The Yale women’s basketball team returns from break with an unexpected and severe blow to the program: Captain and leading scorer Sarah Halejian ’15 will be out for the remainder of the season due to a torn ACL.
The injury happened on a drive with about two minutes left in the Bulldogs’ game against Oklahoma on Dec. 30. When landing, Halejian planted her foot in a position where the ligament could not hold. Teammates and head coach Chris Gobrecht held out hope that the injury might be minor enough that Halejian could recover and make it back to the court this year. However, the official MRI showed a torn ACL, which means the captain will be out for the 15 remaining games of the season, effectively ending her college career.
“There’s no question that it’s a real blow to the team since she’s the captain, the leading scorer,” Gobrecht said. “It’s a lot for our team to absorb.”
Halejian has been a major cog in Yale’s attack over the past four seasons. She currently averages 14.9 points per game, seventh in the Ivy League. She also ranks second in the conference with 4.3 assists per game and was selected to the All-Ivy first team in each of the last two seasons.
The captain also ranks highly on Yale career leaderboards. Her career average of 12.8 points per game is tied for seventh-best in school history, and she is one of just 19 Bulldogs to score 1,000 career points.
Until this season, her durability had been a major positive for Yale. She had started 85 consecutive games for the program, dating back to her freshman season.
“I am obviously extremely bummed about the injury and the fact that my Yale career has come to an unexpected close,” Halejian said.
Despite losing such a crucial player at this point in the season, Gobrecht is confident that the team will still be able to keep up its performance. While the Bulldogs are just 5–8 this season, that record includes games against major-conference foes Washington, Arizona State and Oklahoma. In addition, the Elis have compiled an impressive 4–1 record at home.
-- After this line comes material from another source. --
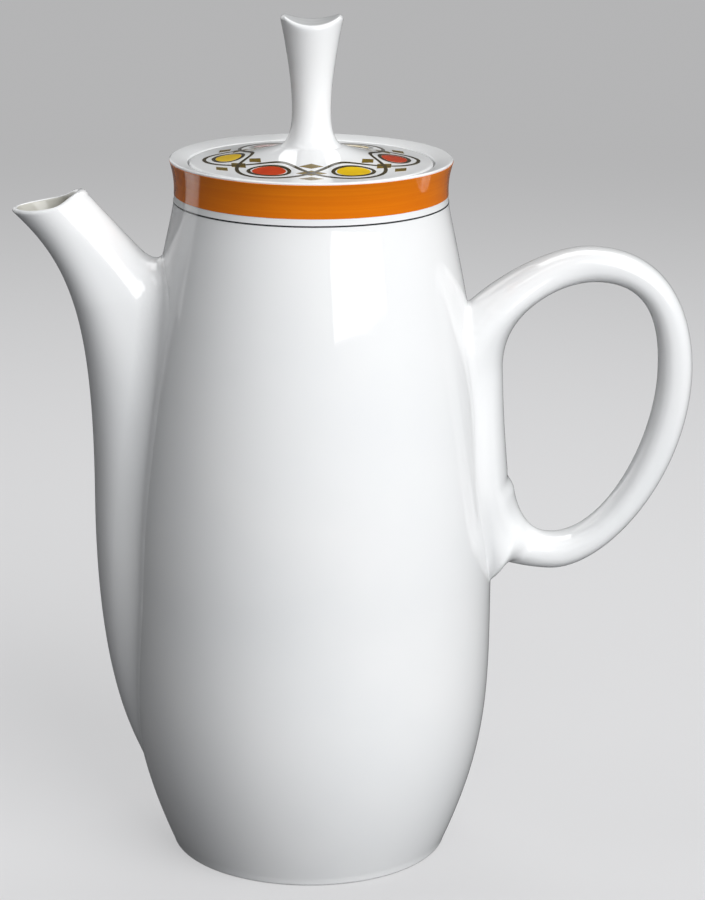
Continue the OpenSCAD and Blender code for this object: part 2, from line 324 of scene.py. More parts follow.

In their first game without Halejian, the Elis were able to pull off a second-half comeback to defeat Maine 57–55. Guard Nyasha Sarju ’16 scored 18 points off the bench, while guard Tamara Simpson ’18 scored the game-winning layup with 10 seconds on the clock. Guard Lena Munzer ’17 made her first start of the season in the contest.
Halejian plays point guard, but the Bulldog team does not run a classic offensive system where the point guard is responsible for calling the plays. The way the Bulldogs play, the guards are interchangeable — making it easier to replace any single player.
Gobrecht also explained that lineups are selected based on what team the Elis are heading up against. As a result, the team has had several different lineups throughout the year and is used to changing up players from game to game.
“How well we play each night out and how hard we play doesn’t change just because you’ve lost a good player,” Gobrecht said. “You’re still accountable for the same effort and commitment.”
Halejian’s injury has only increased the team’s motivation to win. Simpson explained that the team has been working hard and playing for Halejian, knowing that she would give anything to be on the court herself.
Gobrecht agrees, explaining that the team is more motivated than ever given that all team members want to play very hard and perform well in honor of Halejian. She added that it has been hard for the entire team on a very personal level, as they are very aware of Halejian’s love for the sport.
The Bulldog captain has received immense support from teammates, coaches and the athletic administration over the last few weeks. She has also been rehabilitating her knee and strengthening the surrounding muscles in order to prepare for her surgery, which will be done some time in the next few weeks.
Halejian, however, remains very positive about her recovery.
“As devastated as I am, injuries happen to athletes all the time,” Halejian said. “I plan to bounce back and still fulfill my goal of playing professional basketball in the future.”